Today, the NDC members have forgotten that their sole financier, Woyome stole GH¢51 million from state coffers and they allowed him to go free. They have forgotten that Charlotte and her deputies have committed what can be said to be worse crimes against the state than Kwesi Nyantakyi was alleged to have done.
How could someone side-step procurement laws and secretly reap millions from the deals all for herself? How can another, most probably, collect huge sums of money from faceless people and push names into the national voters register, when it is very clear that what he did was criminal?
Interesting days yet, as it came out on tape that after the election the NDC actually went to thank the EC with a whooping sum of $12 million. What was it for? Were the members of staff not paid for conducting the elections? Or was it for motivation to push the elections into a re-run, or make Charlotte have in mind that come 2020 she must do everything possible to get the NDC back into power?

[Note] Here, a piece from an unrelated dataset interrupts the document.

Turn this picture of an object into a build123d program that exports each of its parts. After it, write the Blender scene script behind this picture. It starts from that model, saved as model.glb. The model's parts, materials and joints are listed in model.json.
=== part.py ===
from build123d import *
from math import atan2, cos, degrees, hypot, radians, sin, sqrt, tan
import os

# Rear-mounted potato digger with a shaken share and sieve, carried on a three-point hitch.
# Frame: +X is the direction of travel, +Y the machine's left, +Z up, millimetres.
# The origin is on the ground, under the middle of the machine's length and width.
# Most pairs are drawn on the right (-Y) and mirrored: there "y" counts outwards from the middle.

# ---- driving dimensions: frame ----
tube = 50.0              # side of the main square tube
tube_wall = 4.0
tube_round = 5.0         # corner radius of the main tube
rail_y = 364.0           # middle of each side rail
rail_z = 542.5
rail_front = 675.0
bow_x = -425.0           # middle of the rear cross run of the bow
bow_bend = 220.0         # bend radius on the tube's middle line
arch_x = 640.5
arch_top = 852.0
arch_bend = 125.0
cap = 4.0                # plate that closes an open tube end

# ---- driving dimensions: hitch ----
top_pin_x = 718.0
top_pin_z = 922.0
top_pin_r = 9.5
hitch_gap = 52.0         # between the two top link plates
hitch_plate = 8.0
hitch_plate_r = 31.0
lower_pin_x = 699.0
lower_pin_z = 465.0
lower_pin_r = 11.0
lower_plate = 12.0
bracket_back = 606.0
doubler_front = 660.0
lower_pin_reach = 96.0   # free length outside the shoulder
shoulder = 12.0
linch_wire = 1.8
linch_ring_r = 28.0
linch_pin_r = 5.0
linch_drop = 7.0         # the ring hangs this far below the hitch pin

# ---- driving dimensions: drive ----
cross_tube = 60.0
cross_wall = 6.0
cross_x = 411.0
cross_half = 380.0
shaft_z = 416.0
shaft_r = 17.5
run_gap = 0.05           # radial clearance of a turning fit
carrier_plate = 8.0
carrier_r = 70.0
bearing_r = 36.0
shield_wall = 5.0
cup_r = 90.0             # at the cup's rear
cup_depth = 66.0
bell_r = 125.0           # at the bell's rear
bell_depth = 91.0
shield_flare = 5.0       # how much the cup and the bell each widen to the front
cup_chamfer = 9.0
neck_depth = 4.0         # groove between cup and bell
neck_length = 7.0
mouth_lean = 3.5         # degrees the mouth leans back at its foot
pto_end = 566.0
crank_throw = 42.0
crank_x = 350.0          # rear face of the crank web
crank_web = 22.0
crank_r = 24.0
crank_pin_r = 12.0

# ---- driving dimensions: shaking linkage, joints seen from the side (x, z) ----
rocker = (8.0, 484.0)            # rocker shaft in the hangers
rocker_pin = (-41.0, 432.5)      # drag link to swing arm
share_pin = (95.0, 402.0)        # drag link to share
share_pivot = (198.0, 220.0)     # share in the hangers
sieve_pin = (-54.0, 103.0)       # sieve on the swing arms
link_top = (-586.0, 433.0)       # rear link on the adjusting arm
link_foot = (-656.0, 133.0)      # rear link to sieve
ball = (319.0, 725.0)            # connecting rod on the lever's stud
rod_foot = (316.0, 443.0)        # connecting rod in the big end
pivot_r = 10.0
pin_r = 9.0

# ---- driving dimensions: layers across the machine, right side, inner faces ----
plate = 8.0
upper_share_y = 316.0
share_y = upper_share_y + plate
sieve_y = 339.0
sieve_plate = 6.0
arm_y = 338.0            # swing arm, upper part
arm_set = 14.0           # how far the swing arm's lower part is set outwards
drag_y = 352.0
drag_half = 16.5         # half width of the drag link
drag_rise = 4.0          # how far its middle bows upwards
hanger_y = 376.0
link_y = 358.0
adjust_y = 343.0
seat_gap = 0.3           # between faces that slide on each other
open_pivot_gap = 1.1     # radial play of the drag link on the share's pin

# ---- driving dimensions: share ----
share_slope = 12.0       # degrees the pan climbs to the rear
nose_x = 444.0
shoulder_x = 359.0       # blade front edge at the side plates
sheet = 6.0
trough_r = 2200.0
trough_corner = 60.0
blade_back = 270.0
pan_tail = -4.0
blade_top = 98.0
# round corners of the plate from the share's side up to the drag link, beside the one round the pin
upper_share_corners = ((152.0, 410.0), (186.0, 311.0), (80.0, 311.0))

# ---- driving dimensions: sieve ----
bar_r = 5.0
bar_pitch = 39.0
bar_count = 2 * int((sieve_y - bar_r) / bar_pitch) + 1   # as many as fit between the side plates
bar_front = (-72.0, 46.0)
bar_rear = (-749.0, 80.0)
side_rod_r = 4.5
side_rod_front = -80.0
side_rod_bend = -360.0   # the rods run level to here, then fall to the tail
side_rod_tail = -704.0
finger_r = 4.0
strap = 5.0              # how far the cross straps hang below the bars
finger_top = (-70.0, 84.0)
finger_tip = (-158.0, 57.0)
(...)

Seriously, Ghanaians are confused about this entrenched position the NDC has taken against the dismissal of Charlotte and her charlotteers. It wanted corrupt officials to be punished, the government had provided three, based on their own confessions and unconditional admission of guilt, and its members are saying no to this one. So, who do they want?
Between Woyome and Kwesi Nyantakyi, the latter is a saint, and between Charlotte Osei and Kwesi Nyantakyi, the former is most corrupt.
If the NDC members will defend corrupt persons, even at the peril of their lives, then it shows what they actually are.